By Alexandra Sebben
As a content warning, please note that this post includes information about gender-based violence and sexual violence. We understand that this can trigger strong reactions and we encourage the community to connect with Carleton University’s Sexual Assault Support Centre and/or Health and Wellness Services for support. Additional community supports can also be found on the Sexual Violence Policy website.
We will not forget them.
Geneviève Bergeron. Hélène Colgan. Nathalie Croteau. Barbara Daigneault. Anne-Marie Edward. Maud Haviernick. Maryse Laganière. Maryse Leclair. Anne-Marie Lemay. Sonia Pelletier. Michèle Richard. Annie St-Arneault. Annie Turcotte. Barbara Klucznik-Widajewicz.
Exactly 33 years ago today, a man walked into a classroom at École Polytechnique de Montréal (the university’s faculty of engineering) and brutally murdered 14 women in a horrific act of gender-based violence. This act shook our nation to its core and in response, the Government of Canada designated December 6 as the National Day of Remembrance and Action on Violence Against Women.
Ever since, Carleton University has come together to remember the women that were killed on December 6, 1989 and reflect on ways we can eradicate gender-based violence in our community.
Taking Action Against Gender-Based Violence
Following two years of commemorating White Ribbon Day online, Carleton’s Faculty of Engineering and Design returned to holding an in-person remembrance ceremony, gathering in the university’s new Engineering Design Centre.

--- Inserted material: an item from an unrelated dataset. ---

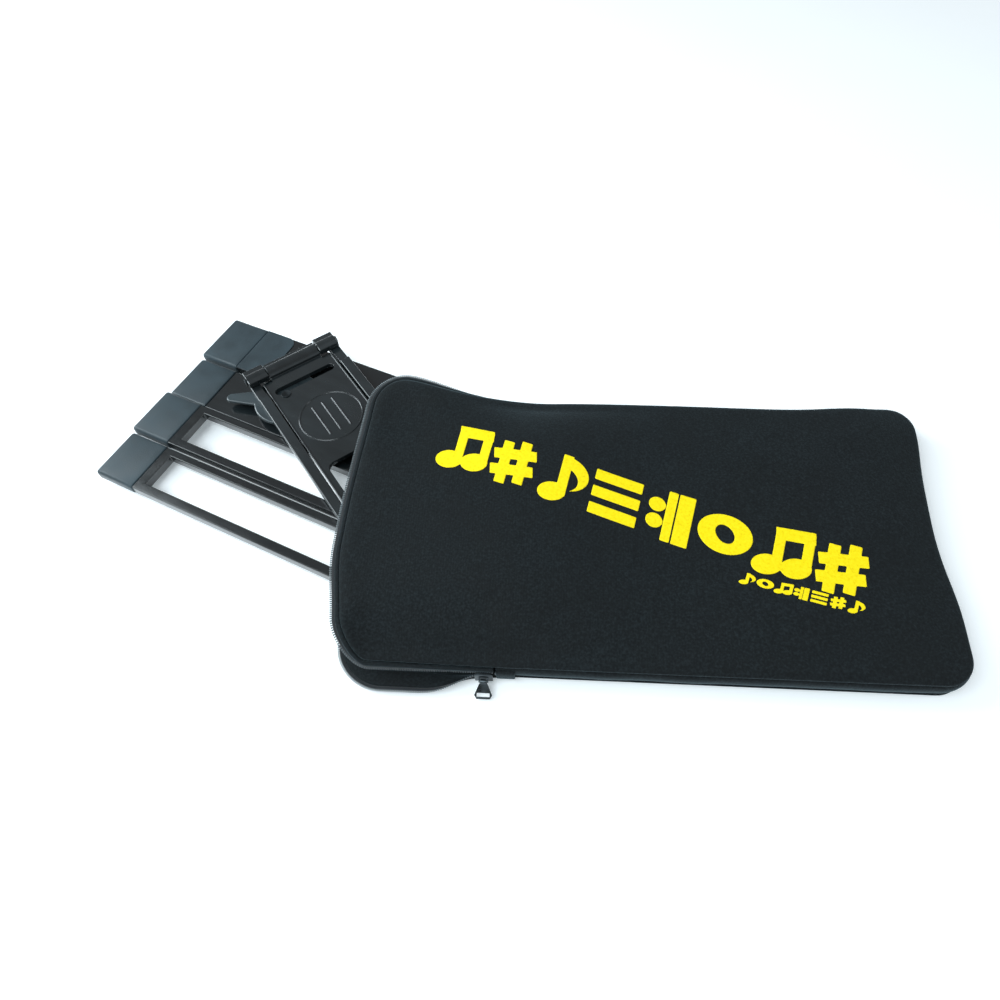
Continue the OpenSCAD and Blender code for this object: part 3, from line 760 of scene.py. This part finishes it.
def printed_row(name, glyphs, near_left, near_right, up_left, up_right, pitch, panel):
    """A row of glyphs laid on the panel between two base points, each glyph upright along the bag."""
    near_left, near_right, up_left, up_right = (np.array(p, float) for p in
        (near_left, near_right, up_left, up_right))
    width = GLYPH_STEP * len(glyphs)
    xs = np.arange(-2.0, width + pitch, pitch)
    ys = np.arange(-2.0, GLYPH_H + 2.0 + pitch, pitch)
    gx, gy = np.meshgrid(xs, ys, indexing="ij")
    field = np.minimum.reduce([glyph(gx - k * GLYPH_STEP, gy) for k, glyph in enumerate(glyphs)]) - BOLDER
    verts, index, faces = [], {}, []

    def corner(i, j):
        if (i, j) not in index:
            index[i, j] = len(verts)
            verts.append((xs[i], ys[j]))
        return index[i, j]

    def crossing(a, b):
        key = (min(a, b), max(a, b))
        if key not in index:
            t = field[key[0]] / (field[key[0]] - field[key[1]])
            index[key] = len(verts)
            verts.append(tuple(np.array([xs[key[0][0]], ys[key[0][1]]]) * (1 - t)
                + np.array([xs[key[1][0]], ys[key[1][1]]]) * t))
        return index[key]

    inside = field < 0
    for i in range(len(xs) - 1):
        for j in range(len(ys) - 1):
            cell = [(i, j), (i + 1, j), (i + 1, j + 1), (i, j + 1)]
            if not any(inside[c] for c in cell):
                continue
            face = []
            for a, b in zip(cell, cell[1:] + cell[:1]):
                if inside[a]:
                    face.append(corner(*a))
                if inside[a] != inside[b]:
                    face.append(crossing(a, b))
            if len(face) > 2:
                faces.append(tuple(face))

    cloth = panel.data
    tree = BVHTree.FromPolygons([v.co for v in cloth.vertices], [p.vertices for p in cloth.polygons])
    placed = []
    for x, y in verts:
        t = x / width
        spot = near_left + (near_right - near_left) * t + (up_left + (up_right - up_left) * t) * y / GLYPH_H
        above = Vector(in_row_frame([spot[0], spot[1], 80.0]))
        hit = tree.ray_cast(above, Vector((0, 0, -1)))[0]
        placed.append(hit + Vector((0, 0, 0.10 * MM)))
    mesh = bpy.data.meshes.new(name)
    mesh.from_pydata(placed, [], faces)
    bm = bmesh.new()
    bm.from_mesh(mesh)
    bmesh.ops.remove_doubles(bm, verts=bm.verts, dist=0.02 * MM)
    bmesh.ops.dissolve_degenerate(bm, edges=bm.edges, dist=0.01 * MM)
    bmesh.ops.recalc_face_normals(bm, faces=bm.faces)
    if sum(f.normal.z for f in bm.faces) < 0:
        bmesh.ops.reverse_faces(bm, faces=bm.faces)
    bm.to_mesh(mesh)
    bm.free()
    mesh.shade_smooth()
    obj = link(name, mesh, INK)
    film = obj.modifiers.new("Film", "SOLIDIFY")
    film.thickness = 0.18 * MM
    film.offset = 1.0
    return ride_for(obj, "bag", None)


def make_print(panel):
    large = [pair_of_notes, sharp, flagged_note, staves, repeat_sign, long_note, pair_of_notes, sharp]
    printed_row("print_large", large, (-150, 41), (151, -59), (6, 42), (13, 41), 0.75, panel)
    small = [flagged_note, long_note, pair_of_notes, repeat_sign, staves, sharp, flagged_note]
    printed_row("print_small", small, (66, -45), (146, -67), (3, 8.6), (3.4, 9.4), 1.3, panel)


# ---------- hard parts ----------
SHARP_EDGE = math.radians(32)
FLAT_JOIN = math.radians(0.8)


def eased(name, node, material, body, slot, width, segments=2):
    """The CAD part with its edges rounded over, as a piece that stands for it."""
    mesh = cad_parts[node].data.copy()
    bm = bmesh.new()
    bm.from_mesh(mesh)
    bmesh.ops.remove_doubles(bm, verts=bm.verts, dist=0.002 * MM)
    bmesh.ops.dissolve_limit(bm, angle_limit=FLAT_JOIN, verts=bm.verts, edges=bm.edges)
    bm.to_mesh(mesh)
    bm.free()
    mesh.shade_smooth()
    obj = link(name, mesh, material)
    rounding = obj.modifiers.new("Rounding", "BEVEL")
    rounding.width = width * MM
    rounding.segments = segments
    rounding.limit_method = "ANGLE"
    rounding.angle_limit = SHARP_EDGE
    rounding.use_clamp_overlap = False
    shading = obj.modifiers.new("Shading", "WEIGHTED_NORMAL")
    shading.mode = "FACE_AREA"
    shading.weight = 80
    return ride_for(obj, body, slot, node)


def cap_piece(name, node, body):
    """A soft moulded sleeve: rounded all over at its free end, and with a small lip where the slat enters."""
    low, high = (np.array(p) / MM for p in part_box(node))
    radius = 2.7
    half_y, half_z = (high[1] - low[1]) / 2, (high[2] - low[2]) / 2
    middle = (low + high) / 2
    ends = [(3.2 * (1 - math.cos(a)), 3.2 * (1 - math.sin(a))) for a in np.linspace(0, math.pi / 2, 6)]
    path = [(low[0] + run, inset) for run, inset in ends]
    length = high[0] - low[0]
    path += [(low[0] + length * t, 0.12 * math.sin(math.pi * t)) for t in (0.3, 0.6, 0.85)]
    path += [(high[0] - 1.2, 0.0), (high[0] - 0.5, 0.1), (high[0] - 0.1, 0.45), (high[0], 1.0)]
    rings = []
    for x, inset in path:
        ring = []
        r = max(radius - inset, 0.4)
        for corner_y, corner_z, start in ((1, 1, 0), (-1, 1, 90), (-1, -1, 180), (1, -1, 270)):
            for a in np.radians(start + np.linspace(0, 90, 6)):
                ring.append((x, middle[1] + corner_y * (half_y - inset - r) + r * math.cos(a),
                    middle[2] + corner_z * (half_z - inset - r) + r * math.sin(a)))
        rings.append(ring)
    obj = sweep(name, np.array(rings) * MM, CAP_RUBBER, sharp=math.radians(50))
    return ride_for(obj, body, "cap_rubber", node)


SLAT_BODIES = {"a": "first_slat", "b": "second_slat", "c": "third_slat", "d": "desk_base"}
RIVET_BODIES = {"ab": "second_slat", "bc": "third_slat", "cd": "desk_base"}

# Piece name, CAD node, material, body, slot, edge radius in millimetres, segments of the rounding.
MOULDED = [
    ("cross_strap_moulding", "cross_strap", SLAT_PLASTIC, "desk_base", "slat_plastic", 0.6, 3),
    ("strap_screws_steel", "strap_screws", STEEL, "desk_base", "steel", 0.15, 2),
    ("swivel_pin_steel", "swivel_pin", STEEL, "desk_base", "steel", 0.4, 3),
    ("swivel_washer_nylon", "swivel_washer", NYLON, "desk_base", "washer_nylon", 0.2, 2),
    ("bracket_moulding", "bracket_plate", BRACKET_PLASTIC, "bracket", "bracket_plastic", 0.4, 3),
    ("hinge_pin_steel", "hinge_pin", DARK_STEEL, "bracket", "steel", 0.4, 3),
    ("circlips_steel", "pin_circlips", DARK_STEEL, "bracket", "steel", 0.12, 2),
    ("finger_pin_steel", "finger_pin", DARK_STEEL, "bracket", "steel", 0.2, 3),
    ("prop_leg_moulding", "prop_leg", BRACKET_PLASTIC, "leg", "bracket_plastic", 0.8, 3),
    ("leg_foot_sleeve", "leg_foot", FOOT_RUBBER, "leg", "foot_rubber", 0.5, 3),
    ("page_finger_moulding", "page_finger", FINGER_PLASTIC_PAINTED_HIGHLIGHT, "finger", "bracket_plastic", 1.2, 4),
    ("zip_slider_cast", "zip_slider", ZIP_METAL, "slider", "zip_metal", 0.3, 3),
    ("zip_pull_cast", "zip_pull", ZIP_METAL, "pull", "zip_metal", 0.3, 3),
    ("zip_stops_cast", "zip_stops", ZIP_METAL, "bag", "zip_metal", 0.3, 3)]


def make_hard_parts():
    """The four slats with their caps and rivets, then the bracket, the leg, the finger and the zip."""
    for letter, body in SLAT_BODIES.items():
        eased(f"slat_{letter}_moulding", f"slat_{letter}", SLAT_PLASTIC, body, "slat_plastic", 0.8, 3)
        cap_piece(f"cap_{letter}_sleeve", f"cap_{letter}", body)
    eased("slat_pad_soft", "slat_pad", CAP_RUBBER, "desk_base", "cap_rubber", 0.3)
    for pair, body in RIVET_BODIES.items():
        eased(f"rivet_{pair}_steel", f"rivet_{pair}", STEEL, body, "steel", 0.4, 3)
        eased(f"washer_{pair}_nylon", f"washer_{pair}", NYLON, body, "washer_nylon", 0.1)
    for row in MOULDED:
        eased(*row)


# ---------- studio ----------
def make_floor():
    look = Look("pale_floor", (0.90, 0.905, 0.91), 0.85, Specular_IOR_Level=0.1)
    tint = look.grain(6, 3)
    look.colours(tint, (0.3, (0.895, 0.90, 0.905)), (0.7, (0.91, 0.915, 0.92)))
    look.shader.inputs["Emission Color"].default_value = (0.84, 0.95, 1.0, 1)
    look.shader.inputs["Emission Strength"].default_value = 0.26
    half, below = 3.0, 0.4 * MM
    verts = [(x, y, -below) for x, y in ((-half, -half), (half, -half), (half, half), (-half, half))]
    mesh = bpy.data.meshes.new("floor")
    mesh.from_pydata(verts, [], [(0, 1, 2, 3)])
    link("floor", mesh, look.material)


DAYLIGHT = (0.84, 0.95, 1.0)


def area_light(name, place, target, size, power):
    data = bpy.data.lights.new(name, "AREA")
    data.shape = "RECTANGLE"
    data.size, data.size_y = size
    data.energy = power
    data.color = DAYLIGHT
    obj = bpy.data.objects.new(name, data)
    bpy.context.scene.collection.objects.link(obj)
    obj.location = place
    obj.rotation_euler = (Vector(target) - Vector(place)).to_track_quat("-Z", "Y").to_euler()


# Name, place, target, size and power. None stands where the tops of the slats would mirror it.
LIGHTS = [
    ("front_top", (-0.35, -0.8, 1.4), (-0.12, 0, 0), (1.2, 0.9), 21),
    ("left_side", (-1.4, -0.15, 0.75), (-0.2, 0, 0), (0.6, 1.2), 21),
    ("right_side", (1.4, 0.5, 0.7), (-0.05, 0, 0), (0.4, 1.0), 4)]


def make_studio():
    world = bpy.data.worlds.new("studio")
    bpy.context.scene.world = world
    world.use_nodes = True
    world.node_tree.nodes["Background"].inputs["Color"].default_value = (0.96, 0.98, 1.0, 1)
    world.node_tree.nodes["Background"].inputs["Strength"].default_value = 0.32
    for row in LIGHTS:
        area_light(*row)
    view = bpy.context.scene.view_settings
    view.view_transform = "Standard"
    view.look = "None"
    view.exposure = 0.0


def make_camera():
    data = bpy.data.cameras.new("camera")
    data.lens = 28.4
    data.sensor_width = 36.0
    data.clip_start = 0.02
    obj = bpy.data.objects.new("camera", data)
    bpy.context.scene.collection.objects.link(obj)
    place, target = Vector((0.0701, -0.3057, 0.5051)), Vector((-0.1073, -0.0092, 0.0))
    level = (target - place).to_track_quat("-Z", "Y").to_matrix().to_4x4()
    roll = Matrix.Rotation(math.radians(-5.03), 4, "Z")
    obj.matrix_world = Matrix.Translation(place) @ level @ roll
    bpy.context.scene.camera = obj


make_floor()
make_studio()
make_camera()
top_panel = make_top_panel()
make_base_panel()
make_side_wall()
make_welts()
make_lips()
make_end_tabs()
make_print(top_panel)
make_hard_parts()

bpy.context.view_layer.update()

Carleton’s President and Vice-Chancellor, Benoit-Antoine Bacon, Mechanical and Aerospace Engineering Professor Cynthia Cruickshank and Robin Feeney, a Carleton Student Engineering Society councilor, spoke to the Carleton community about what December 6 means to them and actionable steps we can take to foster a safe space where everyone feels that they belong.
“Since this tragedy took place, an incredible amount of progress has been made towards eliminating barriers faced by young women and girls in pursing their interests in science, technology, engineering and math,” said Professor Cynthia Cruickshank. “By working together, we can collectively build and sustain healthy learning for all.”

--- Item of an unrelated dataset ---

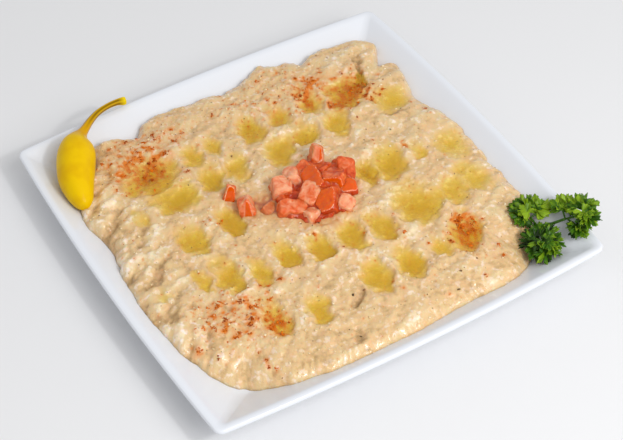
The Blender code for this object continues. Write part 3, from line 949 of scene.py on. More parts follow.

Robin Feeney built on Professor Cruickshank’s remarks by offering tangible actions everyone can take to ensure this history never repeats itself:
- Listen to women’s stories to understand their experiences.
- Empower women by actively calling them into the conversation.
- Speak up when you hear something wrong being said, done to, or about a woman.
- Research how you may have benefited from a system in place that has caused harm to women.
- Make time to read relevant resources and attend workshops.
Introducing an Honourary Plaque
President Benoit-Antoine Bacon shared personal memories of growing up witnessing gender-based domestic violence and of living in Montreal on the day the massacre occurred. He then invited the community to join him in a moment of silence as he read the names of the 14 women killed on December 6, 1989.
Near the end of his remarks, President Bacon welcomed attendees to join him in viewing a special honourary plaque that commemorates these 14 women – and re-affirms the Faculty of Engineering and Design’s and Carleton University’s commitment to eliminating all forms of gender-based violence in our community.
The plaque is a new installment for the Faculty of Engineering and Design and is a physical reminder for students, faculty, and staff at Carleton of the urgencies of the present and the need to act for the future we desire.
The location of this plaque was intentionally chosen within the Engineering Design Centre, within a dedicated space for students to study and across from hands-on workstations, specifically because it is a place where students can deepen their learning.
“Every time Carleton engineering and design students, professors, instructors, and staff visit this space, it will serve as a permanent reminder that we must continue to create safe spaces where everyone feels that they belong,” said President Bacon.
“I encourage all of you to reflect on what each of us has a responsibility to do in continuing to contribute to a safe and welcoming academic environment at Carleton – and how we can help others to do the same.”